SET EXERCISE: Search the material for "Blender" and show all lines that contain it.

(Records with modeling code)
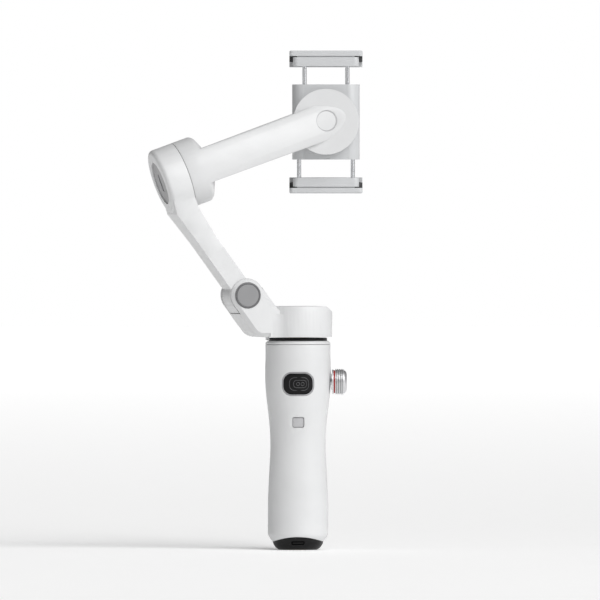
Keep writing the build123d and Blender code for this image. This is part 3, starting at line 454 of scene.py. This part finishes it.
def dome(build, place, radius, height, sink, turns=12):
    """Low rounded dome that reaches below its place by sink."""
    rims = [(radius, -sink), (radius, 0.0)]
    rims += [(radius * math.cos(angle), height * math.sin(angle)) for angle in turned(16)[1:4]]
    loops = []
    for reach, rise in rims:
        rim = [place @ (radial(angle) * reach + UP * rise) for angle in turned(turns)]
        loops.append([build.verts.new(point) for point in rim])
    foot = build.verts.new(place @ Vector((0, 0, -sink)))
    top = build.verts.new(place @ Vector((0, 0, height)))
    for step in range(turns):
        after = (step + 1) % turns
        build.faces.new((foot, loops[0][step], loops[0][after]))
        build.faces.new((loops[-1][step], loops[-1][after], top))
        for low, high in zip(loops, loops[1:]):
            build.faces.new((low[step], low[after], high[after], high[step]))


def rounded_path(middle, width, height, corner, steps=8):
    """Points round a rounded rectangle in the X-Z plane, sizes in millimetres."""
    points = []
    for quarter, (side_x, side_z) in enumerate(((1, 1), (-1, 1), (-1, -1), (1, -1))):
        for step in range(steps + 1):
            angle = math.pi / 2 * (quarter + step / steps)
            x = side_x * (width / 2 - corner) + corner * math.cos(angle)
            z = side_z * (height / 2 - corner) + corner * math.sin(angle)
            points.append((middle.x + x * MM, middle.z + z * MM))
    return points


def surface_line(build, node, path, half, height):
    """Raised line, sized in millimetres, that follows a closed path over the front of a node."""
    surface = BVHTree.FromObject(nodes[node], bpy.context.evaluated_depsgraph_get())
    in_front = -0.1
    spots = []
    for x, z in path:
        hit, normal = surface.ray_cast(Vector((x, in_front, z)), Vector((0, 1, 0)))[:2]
        spots.append((hit, -normal if normal.y > 0 else normal))
    sink = 0.15
    shoulder = half * 0.8
    bend = height * 0.6
    outline = [(-half, -sink), (-shoulder, bend), (0, height), (shoulder, bend), (half, -sink)]
    loops = []
    for index, (hit, normal) in enumerate(spots):
        ahead = (spots[(index + 1) % len(spots)][0] - spots[index - 1][0]).normalized()
        across = ahead.cross(normal).normalized()
        loops.append([hit + across * side * MM + normal * rise * MM for side, rise in outline])
    skin(build, loops, ring=True)


def annulus(build, place, inner, outer, low, high):
    """Ring with a rectangular section round a place's z axis, sizes in millimetres."""
    corners = ((inner, low), (outer, low), (outer, high), (inner, high))
    loops = []
    for angle in turned(72):
        loops.append([place @ ((radial(angle) * radius + UP * rise) * MM) for radius, rise in corners])
    skin(build, loops, ring=True)


def socket_screw(build, place):
    """Low cap screw head with a six-sided socket."""
    head_r, edge_r, socket_r = 1.25, 1.1, 0.62
    profile = ((head_r, -0.3), (head_r, 0.22), (edge_r, 0.38), (socket_r, 0.38), (socket_r, -0.15))
    loops = []
    for radius, rise in profile:
        loop = []
        for angle in turned(24):
            reach = radius
            if radius == socket_r:
                within = (angle % (math.pi / 3)) - math.pi / 6
                reach = radius * math.cos(math.pi / 6) / math.cos(within)
            loop.append(place @ ((radial(angle) * reach + UP * rise) * MM))
        loops.append(loop)
    skin(build, loops)


def joint_place(name):
    """Anchor and axis of a joint, in metres."""
    joint = next(joint for joint in record["behaviour"]["joints"] if joint["name"] == name)
    return Vector(joint["pos_m"]), Vector(joint["axis"]).normalized()


def extent(node, direction):
    """Lowest and highest reach of a node along a direction."""
    reach = [vertex.co.dot(direction) for vertex in nodes[node].data.vertices]
    return min(reach), max(reach)


def slide_to(spot, direction, reach):
    """Point moved along a direction until it is at that reach."""
    return spot + direction * (reach - spot.dot(direction))


tilt_anchor, tilt_axis = joint_place("tilt")
hinge_anchor, hinge_axis = joint_place("fold_hinge")
if tilt_axis.x < 0:
    tilt_axis = -tilt_axis
user_side = hinge_axis if hinge_axis.y > 0 else -hinge_axis

# ------------------------------------------------------------------ added pieces

# ribbed rubber where the jaws grip the phone's edges
RIB_PITCH = 1.9 * MM
for jaw, facing in (("upper", -1), ("lower", 1)):
    low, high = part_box(jaw + "_jaw_pad")
    grip_z = low.z if facing < 0 else high.z
    rubber = bmesh.new()
    rib_y = low.y + 1.2 * MM
    while rib_y < high.y - 1.0 * MM:
        start = Vector((low.x + 1.0 * MM, rib_y, grip_z))
        end = Vector((high.x - 1.0 * MM, rib_y, grip_z))
        ridge(rubber, start, end, UP * facing, half=0.55 * MM, height=0.3 * MM, sink=0.3 * MM)
        rib_y += RIB_PITCH
    piece(jaw + "_jaw_ribs", rubber, jaw + "_jaw", "rubber_pad")

# upright ribs on the clamp's back pad
PAD_RIB_PITCH = 2.3 * MM
PAD_INSET = 3.2 * MM
low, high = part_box("clamp_pad")
rubber = bmesh.new()
rib_x = low.x + PAD_INSET
while rib_x < high.x - PAD_INSET + 0.1 * MM:
    start = Vector((rib_x, high.y, low.z + PAD_INSET))
    end = Vector((rib_x, high.y, high.z - PAD_INSET))
    ridge(rubber, start, end, Vector((0, 1, 0)), half=0.7 * MM, height=0.35 * MM, sink=0.3 * MM)
    rib_x += PAD_RIB_PITCH
piece("clamp_pad_ribs", rubber, "clamp", "rubber_pad")

# grip bumps around the joystick's cap
BUMP_CIRCLE_R = 4.75 * MM
low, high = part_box("joystick_cap")
cap_middle = (low + high) / 2
bumps = bmesh.new()
for angle in turned(12):
    x = cap_middle.x + BUMP_CIRCLE_R * math.cos(angle)
    z = cap_middle.z + BUMP_CIRCLE_R * math.sin(angle)
    place = frame_of((0, 1, 0), (1, 0, 0), Vector((x, high.y - 0.12 * MM, z)))
    dome(bumps, place, radius=0.38 * MM, height=0.25 * MM, sink=0.3 * MM)
piece("joystick_bumps", bumps, "joystick", "black_plastic")

# raised lines and two small rings on the trigger's face: shift, width, height and corner
TRIGGER_LINES = ((0.6, 11.4, 7.6, 3.0), (1.2, 7.8, 4.4, 1.9), (0.0, 1.9, 1.9, 0.94), (2.7, 1.9, 1.9, 0.94))
trigger_middle = centre("trigger_bezel")
relief = bmesh.new()
for shift, width, height, corner in TRIGGER_LINES:
    middle = trigger_middle + Vector((shift * MM, 0, 0))
    surface_line(relief, "trigger", rounded_path(middle, width, height, corner), half=0.26, height=0.18)
piece("trigger_relief", relief, "trigger", "black_plastic", "relief_black")

# grey line round the plain badge on the roll arm
badge_line = bmesh.new()
path = rounded_path(centre("roll_badge"), 11.7, 11.8, 5.8, steps=16)
surface_line(badge_line, "roll_badge", path, half=0.3, height=0.08)
piece("badge_line", badge_line, "roll_arm", "badge_grey", "button_grey")

# dark ring of painted shade in the gap between the tilt motor's two halves
rotor_start = extent("roll_arm_shell", tilt_axis)[0]
gap_centre = slide_to(tilt_anchor, tilt_axis, rotor_start - 0.05 * MM)
gap_ring = bmesh.new()
annulus(gap_ring, frame_of(tilt_axis, user_side, gap_centre), inner=17.8, outer=19.75, low=-0.22, high=0.0)
piece("tilt_gap_painted_shade", gap_ring, "upper_arm", "black_plastic")

# darker rims round the hinge's caps; their dark grey is painted shade of the caps' outer edges
CAP_STEP = 0.3 * MM
rims = bmesh.new()
for outward in (user_side, -user_side):
    seat = slide_to(hinge_anchor, outward, extent("hinge_caps", outward)[1] - CAP_STEP)
    annulus(rims, frame_of(outward, tilt_axis, seat), inner=6.55, outer=7.5, low=-0.15, high=0.2)
piece("hinge_cap_shade_rims", rims, "pan_arm", "cap_grey", "rim_painted_shade")

# dark ring of painted shade on the floor of the grooves between the wheel's ribs
wheel_middle = centre("focus_wheel")
wheel_foot = Vector((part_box("focus_wheel")[0].x, wheel_middle.y, wheel_middle.z))
grooves = bmesh.new()
annulus(grooves, frame_of((1, 0, 0), (0, 1, 0), wheel_foot), inner=6.7, outer=7.12, low=2.9, high=6.6)
piece("wheel_groove_painted_shade", grooves, "focus_wheel", "black_plastic", "cap_grey")

# socket screws that hold the arm covers
SCREW_INSET = 3.2 * MM
arm_length = centre("upper_arm_cover") - hinge_anchor
arm_length = (arm_length - user_side * arm_length.dot(user_side)).normalized()
for cover, body, along in (
    ("roll_arm_cover", "roll_arm", tilt_axis),
    ("upper_arm_cover", "upper_arm", arm_length),
):
    low_end, high_end = extent(cover, along)
    surface_middle = slide_to(centre(cover), user_side, extent(cover, user_side)[1])
    screws = bmesh.new()
    for end in (low_end + SCREW_INSET, high_end - SCREW_INSET):
        spot = surface_middle + along * (end - centre(cover).dot(along))
        socket_screw(screws, frame_of(user_side, along, spot))
    piece(cover + "_screws", screws, body, "rod_steel")

# spring that pulls the jaws together, hooked on the clamp below and on the upper jaw's slide frame above
WIRE_R = 0.3 * MM
WIRE_SIDES = 8
COIL_TURNS = 11
COIL_STEPS = 28
CLOSED_TURNS = 0.75
CLOSED_HEIGHT = 2.3 * WIRE_R * CLOSED_TURNS
low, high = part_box("clamp_spring")
spring_foot = Vector(((low.x + high.x) / 2, (low.y + high.y) / 2, low.z))
coil_r = (high.x - low.x) / 2 - WIRE_R
coil_length = high.z - low.z - 2 * WIRE_R


def coil_height(turn):
    """Height of the wire above its start, close-wound at both ends and open between them."""
    if turn < CLOSED_TURNS:
        return CLOSED_HEIGHT * turn / CLOSED_TURNS
    if turn > COIL_TURNS - CLOSED_TURNS:
        return coil_length - CLOSED_HEIGHT * (COIL_TURNS - turn) / CLOSED_TURNS
    share = (turn - CLOSED_TURNS) / (COIL_TURNS - 2 * CLOSED_TURNS)
    return CLOSED_HEIGHT + share * (coil_length - 2 * CLOSED_HEIGHT)


loops = []
for step in range(COIL_TURNS * COIL_STEPS + 1):
    out = radial(FULL_TURN * step / COIL_STEPS)
    spot = spring_foot + UP * (WIRE_R + coil_height(step / COIL_STEPS)) + out * coil_r
    around = [out * math.cos(angle) + UP * math.sin(angle) for angle in turned(WIRE_SIDES)]
    loops.append([spot + away * WIRE_R for away in around])
coil = bmesh.new()
skin(coil, loops)
spring = finish_piece("clamp_spring_coil", coil, "rod_steel")
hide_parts("clamp_spring")
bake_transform(spring)

# thread inside the tripod socket
THREAD_PITCH = 1.27 * MM
THREAD_TURNS = 6.3
THREAD_STEPS = 36
THREAD_R = 3.175
THREAD_CREST_R = 2.625
THREAD_SECTION = (
    (THREAD_R + 0.1, -0.5),
    (THREAD_CREST_R, -0.08),
    (THREAD_CREST_R, 0.08),
    (THREAD_R + 0.1, 0.5),
)
insert_middle = centre("tripod_insert")
thread_start = Vector((insert_middle.x, insert_middle.y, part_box("tripod_insert")[0].z + 0.5 * MM))
loops = []
for step in range(int(THREAD_TURNS * THREAD_STEPS) + 1):
    out = radial(FULL_TURN * step / THREAD_STEPS)
    level = thread_start + UP * (THREAD_PITCH * step / THREAD_STEPS)
    loops.append([level + (out * radius + UP * rise) * MM for radius, rise in THREAD_SECTION])
thread = bmesh.new()
skin(thread, loops)
piece("tripod_thread", thread, "handle", "insert_brass")
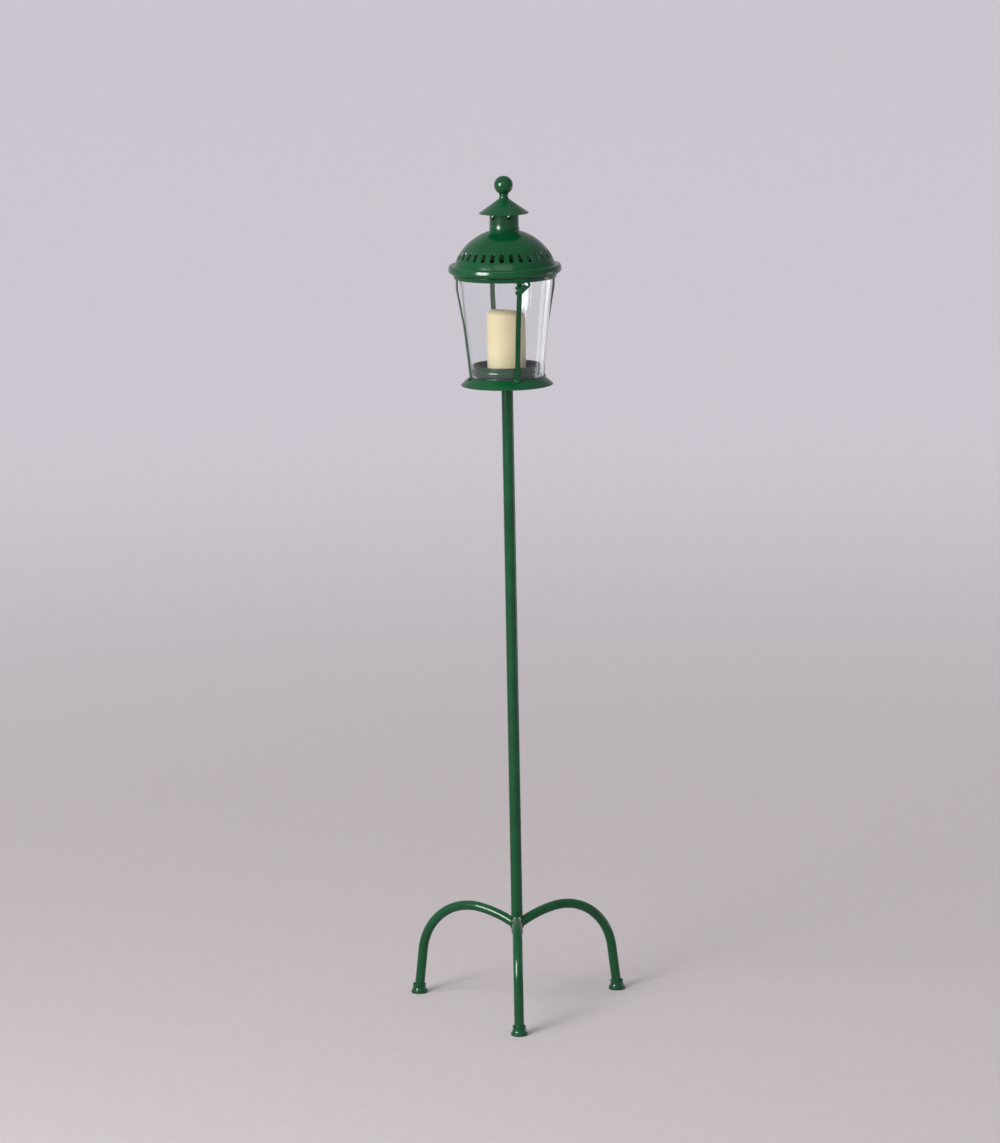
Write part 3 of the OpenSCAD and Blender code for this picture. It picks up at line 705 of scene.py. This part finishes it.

EXERCISE RESPONSE:
Keep writing the build123d and Blender code for this image. This is part 3, starting at line 454 of scene.py. This part finishes it.
Write part 3 of the OpenSCAD and Blender code for this picture. It picks up at line 705 of scene.py. This part finishes it.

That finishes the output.